Corte 4 / Não é pauta
Encostado no balcão, peço dois cafés fortes e me dou conta de que nem me importei com a preferência do homem. Ele confirma o café forte. “É bom pra acordar, né?”. Para comer, pede um salgado. “Não quer um lanche?”, indago. “Não senhor, tá bom assim”. Falo para ficar à vontade, pedir o que quiser. Timidamente, ele sorri. Ainda no automático, tomo meu primeiro gole de café amargo. Noto a enorme mochila em suas costas e tento, pretensiosa e preguiçosamente, adivinhar de onde vem. Esforço-me para travar o diálogo que, sabia, seria doloroso. Não poderia a cafeína dissolver minha letargia mental? Não. Só o interesse e a alteridade poderiam. “É de onde, João?”. “Sou de Alagoa Grande”. A pauta se desfazia. Vi apenas um homem que lutava para sobreviver e que não se identificava em lugar nenhum. Em São Paulo ou na Paraíba, entre estranhos ou com os filhos, João Antônio parecia invisível, separado do todo. Aquele café foi minha desburocratização e meu despertar. Pedi um contato a João, que deu o telefone de um vizinho. O homem não é pauta. Somente quer trabalhar.
Moriti Neto é jornalista e colunista do Nota de Rodapé
5 comentários:
Noto que ele não foi procurar um Bolsa Família, ou algum outro Bolsa Voto da vida. Foi procurar um emprego e, em vez de uma orientação e um programa para adequação ao mercado, foi rebaixado a uma condição sub-humana.
Triste realidade.
Muito bom esse texto!
Me dói muito saber que existem tantos como esse senhor... Tantos sem oportunidade...
Bonito é ser bonito assim
Quero essa beleza pra mim
Maravilhas mil para vocês
AnaBH
Ele não foi atrás do Bolsa Família porque, provavelmente, desconhece desse direito. É um direito dele! Parem com isso!

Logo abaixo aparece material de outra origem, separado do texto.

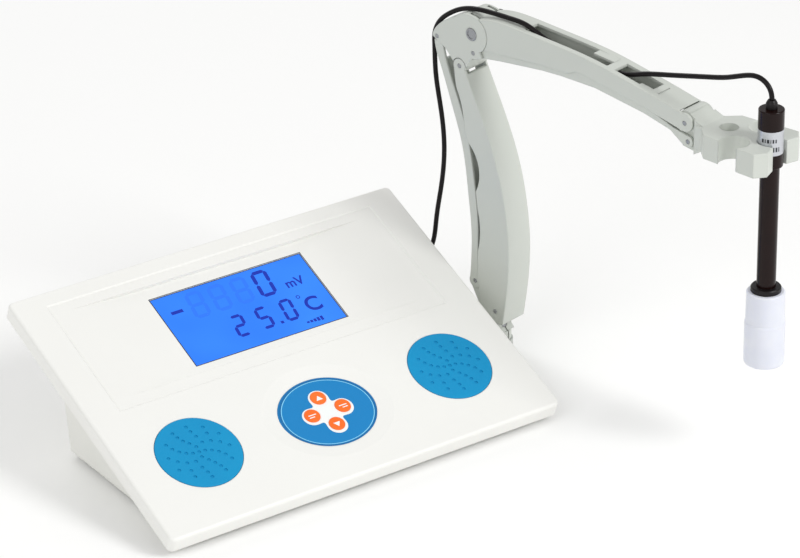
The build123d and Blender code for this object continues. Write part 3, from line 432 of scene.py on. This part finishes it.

Moriti, belo texto. Chorei, me indignei...
Profundo. Obrigada!
Oi, Thaís. Texto escrito há tempos já. Relembrei por causa do Dia do Trabalho.
Você tem razão, o desconhecimento dos direitos - que é fruto da crise da educação, desmantelada mais fortemente desde a ditadura - é um dos problemas graves deste país.
Obrigado pela leitura e pela emoção. Muito me satisfaz a sua indignação.